WHAT THE EXERCISE ASKS: Quote only the lines from the line containing "arm = closed_arm()" to the line containing "bpy.context.view_layer.update()", with both of those lines included, please, exactly as written.
•••••
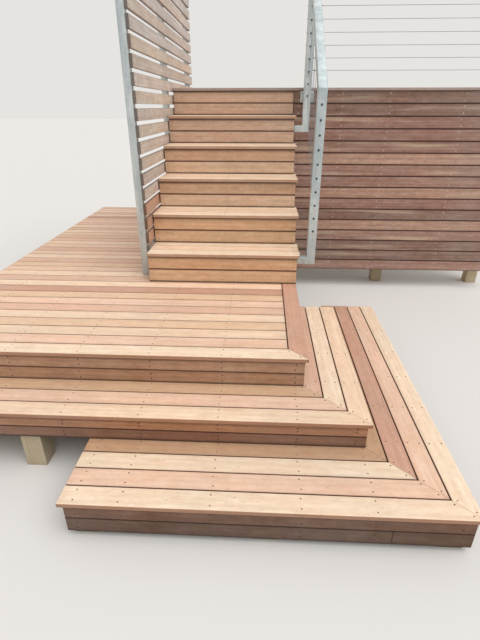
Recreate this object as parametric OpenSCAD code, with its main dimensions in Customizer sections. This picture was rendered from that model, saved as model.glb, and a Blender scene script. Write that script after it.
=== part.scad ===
// Timber deck stairs: a six-rise flight up to a raised deck, a landing in front of and beside the flight,
// two broad steps that wrap round the landing's corner, a slatted side screen and a wire balustrade.
// Construction is laid out from the foot of the flight: x = 0 is the flight's right face, y = 0 the face
// of its lowest riser and z = 0 the top of the landing. It is then moved so that the origin is on the
// ground under the middle of the whole assembly.

/* [Boards] */
// Width of a decking board
board_w = 86; // [70:1:140]
// Thickness of a decking board
board_t = 19; // [16:1:32]
// Gap between decking boards
board_gap = 4; // [2:1:8]
// Gap between the two upright boards of a rise
riser_gap = 2; // [1:0.5:6]
// Chamfer on the upper long edges of a board
arris = 2; // [0.5:0.5:4]
// Overhang of a board edge in front of its riser
nosing = 14; // [5:1:30]
// Gap in a mitred corner
mitre_gap = 1; // [0.5:0.5:3]
// Clearance where one timber butts against the side of another
butt = 0.3; // [0.2:0.1:0.8]

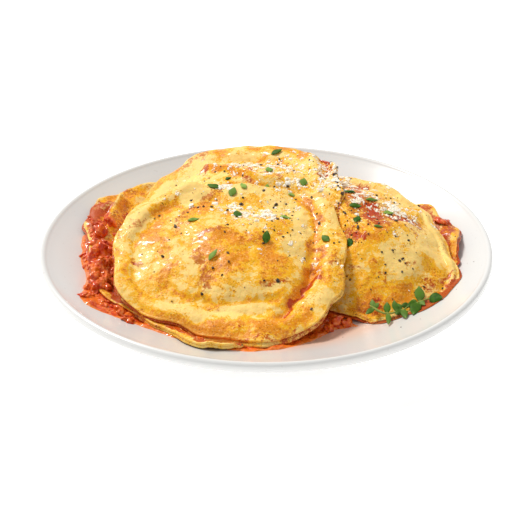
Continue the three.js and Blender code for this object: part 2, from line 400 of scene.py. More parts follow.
def leaned(tilt_x, tilt_y):
    """Rotation by two tilts in degrees, about Y first and then about X."""
    c, s = bearing(tilt_x)
    about_x = np.array([[1, 0, 0], [0, c, -s], [0, s, c]])
    c, s = bearing(-tilt_y)
    about_y = np.array([[c, 0, s], [0, 1, 0], [-s, 0, c]])
    return about_x @ about_y


def settled(put, outward, underside):
    """Heights of a raviolo pressed down by what lies on it and held up by the plate."""
    pressed = np.minimum(put[..., 2], ceiling.under(put) - GAP_UNDER_FOOD)
    away = put[..., :2] - PLATE_CENTRE[:2]
    rest = plate_top(np.hypot(away[..., 0], away[..., 1])) + PLATE_CENTRE[2] + GAP_OVER_PLATE
    sunk = np.maximum(0, rest - pressed)[underside:].max(axis=0)
    pushed = pressed + np.minimum(sunk, 4) * outward**6
    return np.maximum(pushed, rest - 0.2)


def hollows(height):
    """How far each point of a grid of rings lies below the points around it."""
    blurred = height
    for _ in range(10):
        round_it = sum(np.roll(blurred, step, 1) for step in (1, -1, 2, -2))
        inside = np.vstack([blurred[:1], blurred[:-1]])
        outside = np.vstack([blurred[1:], blurred[-1:]])
        blurred = (round_it + inside + outside) / 6
    return blurred - height


def stained(x, y, inset, marks, sauced, seed):
    """How gold, toasted, pale and red each point is, from strokes with ragged borders."""
    flat = level(x, y)
    ragged = [2.2 * hills(flat, 6, seed + k) + 1.1 * hills(flat, 2.4, seed + k + 2) for k in (5, 6)]
    masks = {key: np.zeros(x.shape) for key in ("gold", "red", "toast", "pale")}
    for kind, strokes in marks.items():
        for strength, width, line in strokes:
            mark = strength * stroke(x + ragged[0], y + ragged[1], width, line)
            masks[kind] = np.maximum(masks[kind], mark)
    wet = np.clip((inset + ragged[0] * 0.5 - 1.2) / 1.5, 0, 1)
    masks["red"] = np.maximum(masks["red"], sauced * wet)
    return masks


def make_raviolo(name, node, shape, marks, material, sides, rings, seed):
    """Two sheets of pasta round a filling, laid under the ravioli that are there already."""
    lip_steps = 7
    bare_steps = 3
    angle = np.arange(sides) * 2 * math.pi / sides
    edge = around(shape["radii"], angle) + shape["ripple"] * np.sin(angle * 13 + shape["crown"])
    frill = hills(level(40 * np.cos(angle), 40 * np.sin(angle)), 5, seed)
    edge = edge + shape["frill"] * frill
    slip = around(shape["slip"], angle) * (1 + 0.4 * frill)
    half = SHEET / 2
    swell_x, swell_y = shape["swell"]

    def spots(shares, outward, side, rise):
        reach = shares[:, None] * (edge - half) + outward[:, None]
        reach = reach + (side < 0) * slip * shares[:, None] ** 12
        x = reach * np.cos(angle)
        y = reach * np.sin(angle)
        pocket = np.hypot(x - swell_x, y - swell_y)
        rim = around(shape["rim"], angle)
        fold = edge - rim - (swell_x * x + swell_y * y) / edge
        fill = np.clip(pocket / fold, 0, 1)
        bulge = (1 - fill ** around(shape["flat"], angle)) ** (1.2 if side > 0 else 0.85)
        roll = np.sin(math.pi * np.clip((pocket / fold - 0.98) * fold / rim, 0, 1))
        drape = around(shape["lift"], angle) * shares[:, None] ** DROOP
        flutter = shape["ripple"] * np.sin(angle * 9 + shape["belly"]) * shares[:, None] ** 8
        z = drape + flutter + (shape["crown"] if side > 0 else -shape["belly"]) * bulge
        if side > 0:
            for width, height, line in shape["folds"]:
                z = z + height * stroke(x, y, width, line)
            flat = level(x, y)
            z = z + around(shape["puff"], angle) * roll
            z = z + shape["lumps"] * hills(flat, 13, seed + 1) * (0.4 + 0.4 * bulge)
            z = z + 0.24 * hills(flat, 5.2, seed + 2) + 0.13 * hills(flat, 2.3, seed + 3)
        return np.stack([x, y, z + rise], axis=-1)

    share = 1 - (1 - np.linspace(0, 1, rings + 1)[1:]) ** 1.25
    few = share[:: -4]
    full = np.ones(lip_steps)
    curl = np.radians(np.linspace(72, -62, lip_steps))
    back = -curl[::-1]
    top = spots(share, 0 * share, 1, SHEET)
    lip = spots(full, half * np.cos(curl), 1, (half + half * np.sin(curl))[:, None])
    seam = spots(full, half * np.cos(back), -1, (half * np.sin(back) - half)[:, None])
    bottom = spots(few, 0 * few, -1, -SHEET)
    skin = np.concatenate([top, lip, seam, bottom])

    lean = leaned(*shape["tilt"])
    seat = np.array(shape["at"]) + PLATE_CENTRE
    put = skin @ lean.T + seat
    outward = np.linalg.norm(skin[..., :2], axis=-1) / edge
    put[..., 2] = settled(put, outward, len(top) + len(lip))
    dense = np.linspace(0.02, 1, 160)
    ceiling.lower_to(spots(dense, 0 * dense, -1, -SHEET) @ lean.T + seat)
    ceiling.slope_out(shape["give"], 9)

    x, y, z = np.moveaxis(skin, -1, 0)
    inset = edge - np.hypot(x, y)
    masks = stained(x, y, inset, marks, shape["sauced"], seed)
    below = masks["red"][len(top) + bare_steps :]
    below[:] = np.maximum(below, around(shape["soaked"], angle))
    masks["hollow"] = np.zeros(x.shape)
    masks["hollow"][: len(top)] = hollows(z[: len(top)])
    masks["rim"] = np.clip(1 - inset / 3.0, 0, 1)
    flat_masks = {
        key: np.concatenate([[value[0].mean()], value.ravel(), [value[-1].mean()]])
        for key, value in masks.items()
    }
    points = np.vstack([put[0].mean(axis=0), put.reshape(-1, 3), put[-1].mean(axis=0)])
    faces = ring_faces(len(put), sides)
    add_piece(name, points, faces, material, [node], flat_masks)


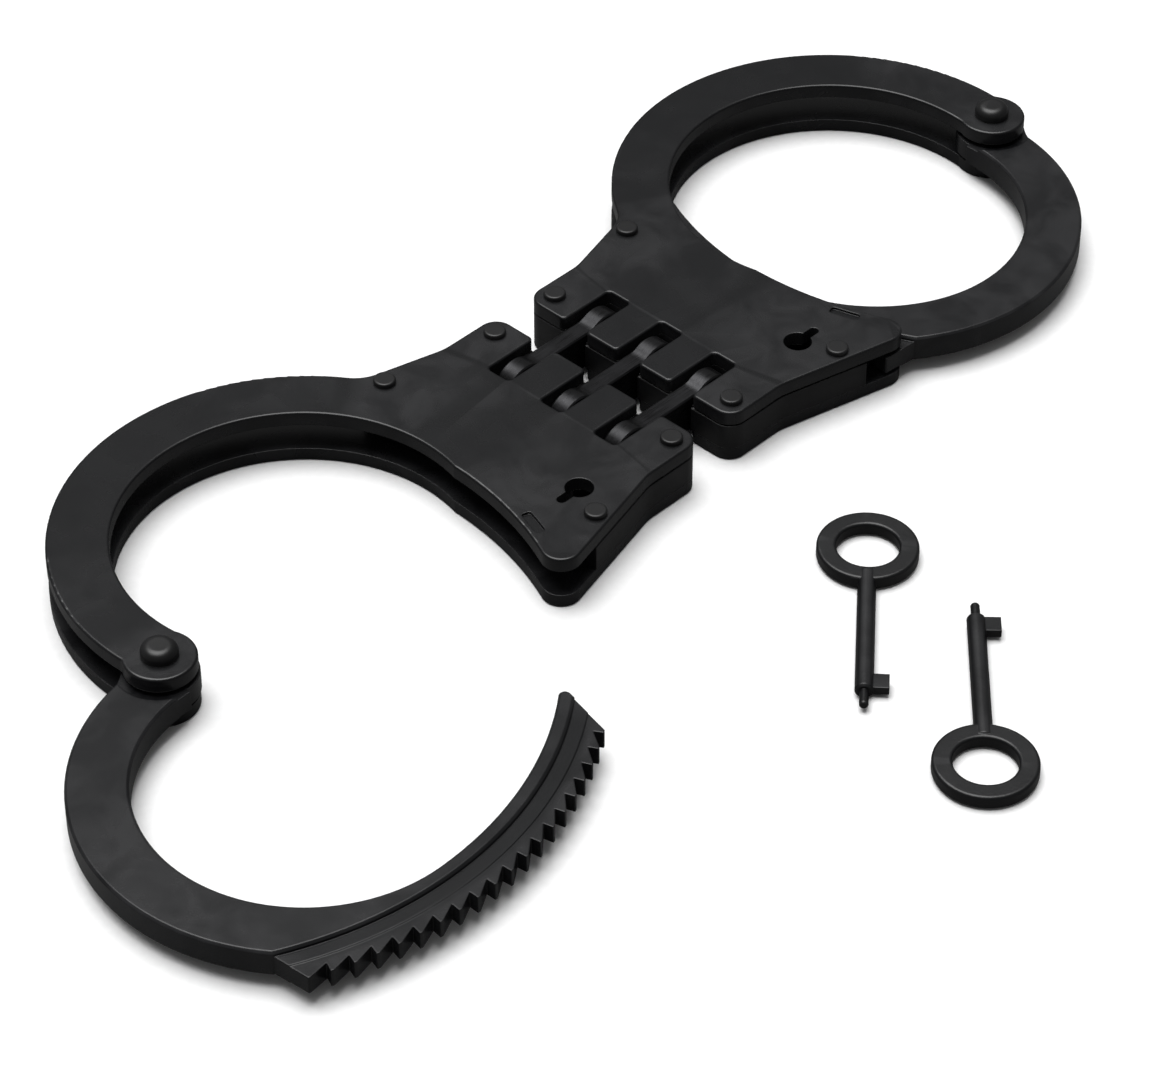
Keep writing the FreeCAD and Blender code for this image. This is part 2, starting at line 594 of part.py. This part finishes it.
def all_parts():
    parts = {}
    for name, shape in cuff_parts().items():
        parts["right_" + name] = shape
        parts["left_" + name] = shape.mirror(ORIGIN, ALONG_X)
    arm = closed_arm()
    parts["right_swing_arm"] = arm
    open_arm = turned(arm, PIVOT, ARM_OPEN_TURN)
    parts["left_swing_arm"] = open_arm.mirror(ORIGIN, ALONG_X)
    for name, centre_y in zip(("front", "middle", "back"), slot_centres()):
        parts["hinge_link_" + name] = hinge_link(centre_y)
    for name, place in KEYS.items():
        parts[name] = key(**place)
    return parts


os.makedirs("parts", exist_ok=True)
for node, shape in all_parts().items():
    shape.exportStep("parts/" + node + ".step")
    print(node, "solids", len(shape.Solids), "valid", shape.isValid(), "volume", round(shape.Volume, 1))
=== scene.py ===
"""Looks for the hinged handcuffs: black satin metal, dark hinge steel, pale floor, soft light, camera."""

import math

import bpy
from mathutils import Matrix, Vector

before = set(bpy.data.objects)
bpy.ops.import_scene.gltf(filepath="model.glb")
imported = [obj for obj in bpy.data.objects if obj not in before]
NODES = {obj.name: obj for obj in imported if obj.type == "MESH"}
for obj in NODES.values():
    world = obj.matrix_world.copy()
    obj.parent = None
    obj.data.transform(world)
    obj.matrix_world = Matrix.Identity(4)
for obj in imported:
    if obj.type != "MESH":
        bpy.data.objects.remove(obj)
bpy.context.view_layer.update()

MM = 0.001

# Camera, at the photograph's angle: the view's azimuth is from +Y towards +X. Its place is in view units.
VIEW_AZIMUTH = math.radians(46.14)
VIEW_ELEVATION = math.radians(40.65)
VIEW_UNIT = 1.07 * MM
CAMERA_ALONG = -661.3
CAMERA_RIGHT = -4.633
CAMERA_UP = -26.155
CHEEK_TOP_Z = 5.0 * MM
LENS = 132.0
SENSOR_WIDTH = 36.0
CLIP_START = 0.01

# Floor, under the lower cheeks. Towards the metal it gives back only a share of the light that the camera
# sees, which keeps the metal's sides dark beside a white floor.
GROUND_Z = -5.0 * MM
FLOOR_HALF = 3.0
FLOOR_TONES = [(0.3, 0.90), (0.7, 0.93)]
FLOOR_BOUNCE = 0.13

# Dome: its brightness against the cosine of the angle between a direction and its bright side.
DOME_BRIGHT_SIDE = (0.0, 0.20, 1.0)
DOME_STOPS = [(0.05, 0.02), (0.45, 0.025), (0.70, 0.03), (0.86, 0.05), (0.93, 0.85), (1.0, 1.0)]
DOME_STRENGTH = 6.6

# Coating. Linear colours.
PLATE_BLACK = (0.0036, 0.0038, 0.0045)
PLATE_DARK = (0.0032, 0.0034, 0.0040)
SMALL_BLACK = (0.0040, 0.0040, 0.0043)
SMALL_DARK = (0.0028, 0.0028, 0.0030)
KEY_BLACK = (0.0036, 0.0038, 0.0044)
KEY_DARK = (0.0028, 0.0030, 0.0035)
# Painted highlight: lighter colours mixed into the sharp convex rims of the coating.
PLATE_RIM_HIGHLIGHT_PAINT = (0.045, 0.045, 0.047)
FRAME_RIM_HIGHLIGHT_PAINT = (0.035, 0.035, 0.037)
SMALL_RIM_HIGHLIGHT_PAINT = (0.05, 0.05, 0.052)
COAT_SPECULAR = 0.42
COAT_RIM_R = 0.3 * MM
COAT_BUMP = 0.35
FINE_GRAIN = 0.02 * MM
ROUGH_GRAIN = 0.09 * MM
RIM_HIGHLIGHT_SHARE = 0.35                 # how much of the painted rim highlight colour shows on a sharp edge
SHEEN_LOWER = 0.0072        # how far the sheen's roughness strays either way
SHEEN_UPPER = 0.0096

# Bare steel.
STEEL_METALLIC = 0.85
STEEL_RIM_R = 0.2 * MM
STEEL_BUMP = 0.25
STREAK_DEPTH = 0.03 * MM
STREAK_ACROSS = 2600.0
STREAK_ALONG = 160.0
STREAK_SMOOTHER = 0.08
STREAK_ROUGHER = 0.10


# Materials.

def new_material(name):
    """A material with its Principled shader, and a helper that adds and wires nodes."""
    material = bpy.data.materials.new(name)
    material.use_nodes = True
    tree = material.node_tree
    shader = tree.nodes["Principled BSDF"]

    def add(kind, inputs=None, **settings):
        node = tree.nodes.new(kind)
        for key, value in settings.items():
            setattr(node, key, value)
        for socket, value in (inputs or {}).items():
            if isinstance(value, bpy.types.NodeSocket):
                tree.links.new(value, node.inputs[socket])
            else:
                node.inputs[socket].default_value = value
        return node

    def link(source, target):
        tree.links.new(source, target)

    return material, shader, add, link


def set_stops(node, stops):
    """Gives a colour ramp node its stops, each one (place, grey or colour)."""
    elements = node.color_ramp.elements
    while len(elements) > 1:
        elements.remove(elements[-1])
    for index, (place, colour) in enumerate(stops):
        element = elements[0] if index == 0 else elements.new(place)
        element.position = place
        if not isinstance(colour, tuple):
            colour = (colour, colour, colour)
        element.color = colour + (1.0,)


def ramp(add, source, stops):
    """A colour ramp over source."""
    node = add("ShaderNodeValToRGB", {"Fac": source})
    set_stops(node, stops)
    return node.outputs["Color"]


def sheen_roughness(add, source, smoothest, roughest):
    """A roughness that follows the middle of a noise."""
    node = add("ShaderNodeMapRange", {"Value": source, "From Min": 0.3, "From Max": 0.7,
                                      "To Min": smoothest, "To Max": roughest})
    return node.outputs["Result"]


def bumped(add, height, strength, depth, rim_r, samples):
    """A normal with rounded rims and a fine relief."""
    bevel = add("ShaderNodeBevel", {"Radius": rim_r}, samples=samples)
    bump = add("ShaderNodeBump", {"Strength": strength, "Distance": depth, "Height": height,
                                  "Normal": bevel.outputs["Normal"]})
    return bump.outputs["Normal"]


def coated_metal(name, base, dark, rim_highlight_colour, roughness, grain_size, grain_depth):
    """Satin black coating: faint mottling, fine grain, brushed sheen changes and a painted highlight on sharp
    rims.
    """
    material, shader, add, link = new_material(name)
    place = add("ShaderNodeTexCoord").outputs["Object"]

    clouds = add("ShaderNodeTexNoise", {"Vector": place, "Scale": 55.0, "Detail": 5.0, "Roughness": 0.6})
    smudges = add("ShaderNodeTexNoise", {"Vector": place, "Scale": 140.0, "Detail": 3.0, "Distortion": 0.6})
    grain = add("ShaderNodeTexNoise", {"Vector": place, "Scale": grain_size, "Detail": 3.0, "Roughness": 0.7})

    mottled = ramp(add, clouds.outputs["Fac"], [(0.32, dark), (0.68, base)])
    # Painted highlight: sharp convex rims (pointiness) take a lighter colour, patchy with the smudge noise.
    edge = add("ShaderNodeNewGeometry").outputs["Pointiness"]
    rim_mask = ramp(add, edge, [(0.50, 0.0), (0.56, 1.0)])
    patchy = ramp(add, smudges.outputs["Fac"], [(0.35, 0.25), (0.65, 1.0)])
    rim_highlight_amount = add("ShaderNodeMath", {0: rim_mask, 1: patchy}, operation="MULTIPLY").outputs[0]
    rim_highlight_amount = add("ShaderNodeMath", {0: rim_highlight_amount, 1: RIM_HIGHLIGHT_SHARE}, operation="MULTIPLY").outputs[0]
    # A mix node's sockets share names between data types, so its colour sockets go by number.
    colour = add("ShaderNodeMix", {0: rim_highlight_amount, 6: mottled, 7: rim_highlight_colour + (1.0,)}, data_type="RGBA")
    link(colour.outputs[2], shader.inputs["Base Color"])

    sheen = sheen_roughness(add, smudges.outputs["Fac"], roughness - SHEEN_LOWER, roughness + SHEEN_UPPER)
    link(sheen, shader.inputs["Roughness"])
    shader.inputs["Metallic"].default_value = 0.0
    shader.inputs["Specular IOR Level"].default_value = COAT_SPECULAR
    normal = bumped(add, grain.outputs["Fac"], COAT_BUMP, grain_depth, COAT_RIM_R, 8)
    link(normal, shader.inputs["Normal"])
    return material


def bare_steel(name, base, dark, roughness, streak_axis):
    """Ground or burnished steel: fine streaks along one axis, darker mottling."""
    material, shader, add, link = new_material(name)
    place = add("ShaderNodeTexCoord").outputs["Object"]
    stretch = [STREAK_ACROSS, STREAK_ACROSS, STREAK_ACROSS]
    stretch[streak_axis] = STREAK_ALONG
    stretched = add("ShaderNodeMapping", {"Vector": place, "Scale": stretch}).outputs["Vector"]
    streaks = add("ShaderNodeTexNoise", {"Vector": stretched, "Scale": 1.0, "Detail": 4.0, "Roughness": 0.65})
    clouds = add("ShaderNodeTexNoise", {"Vector": place, "Scale": 180.0, "Detail": 4.0})
    colour = ramp(add, clouds.outputs["Fac"], [(0.35, dark), (0.7, base)])
    link(colour, shader.inputs["Base Color"])
    shader.inputs["Metallic"].default_value = STEEL_METALLIC
    sheen = sheen_roughness(add, streaks.outputs["Fac"],
                            roughness - STREAK_SMOOTHER, roughness + STREAK_ROUGHER)
    link(sheen, shader.inputs["Roughness"])
    normal = bumped(add, streaks.outputs["Fac"], STEEL_BUMP, STREAK_DEPTH, STEEL_RIM_R, 6)
    link(normal, shader.inputs["Normal"])
    return material


def make_materials():
    """Every material by its short name."""
    return {
        "cheek": coated_metal("black_coating_cheek", PLATE_BLACK, PLATE_DARK, PLATE_RIM_HIGHLIGHT_PAINT,
                              0.27, 2600.0, FINE_GRAIN),
        "arm": coated_metal("black_coating_arm", PLATE_BLACK, PLATE_DARK, PLATE_RIM_HIGHLIGHT_PAINT,
                            0.26, 2600.0, FINE_GRAIN),
        "frame": coated_metal("black_coating_frame", SMALL_BLACK, SMALL_DARK, FRAME_RIM_HIGHLIGHT_PAINT,
                              0.34, 2200.0, FINE_GRAIN),
        "rivet": coated_metal("black_rivet_finish", SMALL_BLACK, SMALL_DARK, SMALL_RIM_HIGHLIGHT_PAINT,
                              0.36, 3000.0, FINE_GRAIN),
        "key": coated_metal("grainy_black_key", KEY_BLACK, KEY_DARK, SMALL_RIM_HIGHLIGHT_PAINT,
                            0.34, 1800.0, ROUGH_GRAIN),
        "link": bare_steel("burnished_hinge_steel", (0.032, 0.032, 0.034), (0.018, 0.018, 0.019), 0.30, 0),
        "pin": bare_steel("burnished_pin_steel", (0.060, 0.060, 0.063), (0.035, 0.035, 0.037), 0.34, 1),
        "works": bare_steel("ground_lock_steel", (0.20, 0.20, 0.21), (0.13, 0.13, 0.135), 0.36, 1),
        "spring": bare_steel("blued_spring_steel", (0.08, 0.09, 0.13), (0.05, 0.055, 0.08), 0.30, 1),
    }


NODE_LOOKS = {
    "top_cheek": "cheek",
    "bottom_cheek": "cheek",
    "lock_frame": "frame",
    "hinge_pin": "pin",
    "body_rivets": "rivet",
    "pivot_rivet": "rivet",
    "pawl": "works",
    "pawl_pin": "works",
    "pawl_spring": "spring",
    "double_lock_bar": "works",
    "double_lock_spring": "spring",
    "swing_arm": "arm",
}


def look_of(node):
    """The name of the material for a CAD node."""
    if node.startswith("key"):
        return "key"
    if node.startswith("hinge_link"):
        return "link"
    return NODE_LOOKS[node.split("_", 1)[1]]


def dress(node, piece, materials):
    """Gives a CAD node its material."""
    piece.data.materials.clear()
    piece.data.materials.append(materials[look_of(node)])


# Stage.

def add_floor():
    """A large pale plane under the handcuffs."""
    mesh = bpy.data.meshes.new("floor")
    corners = [(-1, -1), (1, -1), (1, 1), (-1, 1)]
    mesh.from_pydata([(x * FLOOR_HALF, y * FLOOR_HALF, GROUND_Z) for x, y in corners], [], [(0, 1, 2, 3)])
    floor = bpy.data.objects.new("floor", mesh)
    bpy.context.scene.collection.objects.link(floor)
    material, shader, add, link = new_material("white_floor")
    place = add("ShaderNodeTexCoord").outputs["Object"]
    paper = add("ShaderNodeTexNoise", {"Vector": place, "Scale": 900.0, "Detail": 3.0})
    tone = ramp(add, paper.outputs["Fac"], FLOOR_TONES)
    seen = add("ShaderNodeLightPath").outputs["Is Camera Ray"]
    share = add("ShaderNodeMapRange", {"Value": seen, "To Min": FLOOR_BOUNCE, "To Max": 1.0})
    colour = add("ShaderNodeVectorMath", {0: tone, "Scale": share.outputs["Result"]}, operation="SCALE")
    link(colour.outputs["Vector"], shader.inputs["Base Color"])
    shader.inputs["Roughness"].default_value = 0.9
    shader.inputs["Specular IOR Level"].default_value = 0.1
    mesh.materials.append(material)


def add_world():
    """A studio dome: bright overhead, and nearly dark lower down all round."""
    world = bpy.data.worlds.new("studio")
    world.use_nodes = True
    tree = world.node_tree
    background = tree.nodes["Background"]
    direction = tree.nodes.new("ShaderNodeTexCoord").outputs["Generated"]
    towards = tree.nodes.new("ShaderNodeVectorMath")
    towards.operation = "DOT_PRODUCT"
    towards.inputs[1].default_value = Vector(DOME_BRIGHT_SIDE).normalized()
    tree.links.new(direction, towards.inputs[0])
    brightness = tree.nodes.new("ShaderNodeValToRGB")
    set_stops(brightness, DOME_STOPS)
    tree.links.new(towards.outputs["Value"], brightness.inputs["Fac"])
    tree.links.new(brightness.outputs["Color"], background.inputs["Color"])
    background.inputs["Strength"].default_value = DOME_STRENGTH
    bpy.context.scene.world = world


def add_camera():
    """The camera at the photograph's angle, distance and lens."""
    sin_a, cos_a = math.sin(VIEW_AZIMUTH), math.cos(VIEW_AZIMUTH)
    sin_e, cos_e = math.sin(VIEW_ELEVATION), math.cos(VIEW_ELEVATION)
    forward = Vector((sin_a * cos_e, cos_a * cos_e, -sin_e))
    right = Vector((cos_a, -sin_a, 0.0))
    up = right.cross(forward)
    place = (right * CAMERA_RIGHT + up * CAMERA_UP + forward * CAMERA_ALONG) * VIEW_UNIT
    place.z += CHEEK_TOP_Z
    data = bpy.data.cameras.new("camera")
    data.lens = LENS
    data.sensor_width = SENSOR_WIDTH
    data.sensor_fit = "HORIZONTAL"
    data.clip_start = CLIP_START
    camera = bpy.data.objects.new("camera", data)
    axes = Matrix((right, up, -forward)).transposed()
    camera.matrix_world = Matrix.Translation(place) @ axes.to_4x4()
    bpy.context.scene.collection.objects.link(camera)
    bpy.context.scene.camera = camera


materials = make_materials()
for node, piece in NODES.items():
    dress(node, piece, materials)
add_floor()
add_world()
add_camera()
bpy.context.scene.view_settings.view_transform = "Standard"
•••••
ANSWER TO THE TASK:
    arm = closed_arm()
    parts["right_swing_arm"] = arm
    open_arm = turned(arm, PIVOT, ARM_OPEN_TURN)
    parts["left_swing_arm"] = open_arm.mirror(ORIGIN, ALONG_X)
    for name, centre_y in zip(("front", "middle", "back"), slot_centres()):
        parts["hinge_link_" + name] = hinge_link(centre_y)
    for name, place in KEYS.items():
        parts[name] = key(**place)
    return parts


os.makedirs("parts", exist_ok=True)
for node, shape in all_parts().items():
    shape.exportStep("parts/" + node + ".step")
    print(node, "solids", len(shape.Solids), "valid", shape.isValid(), "volume", round(shape.Volume, 1))
=== scene.py ===
"""Looks for the hinged handcuffs: black satin metal, dark hinge steel, pale floor, soft light, camera."""

import math

import bpy
from mathutils import Matrix, Vector

before = set(bpy.data.objects)
bpy.ops.import_scene.gltf(filepath="model.glb")
imported = [obj for obj in bpy.data.objects if obj not in before]
NODES = {obj.name: obj for obj in imported if obj.type == "MESH"}
for obj in NODES.values():
    world = obj.matrix_world.copy()
    obj.parent = None
    obj.data.transform(world)
    obj.matrix_world = Matrix.Identity(4)
for obj in imported:
    if obj.type != "MESH":
        bpy.data.objects.remove(obj)
bpy.context.view_layer.update()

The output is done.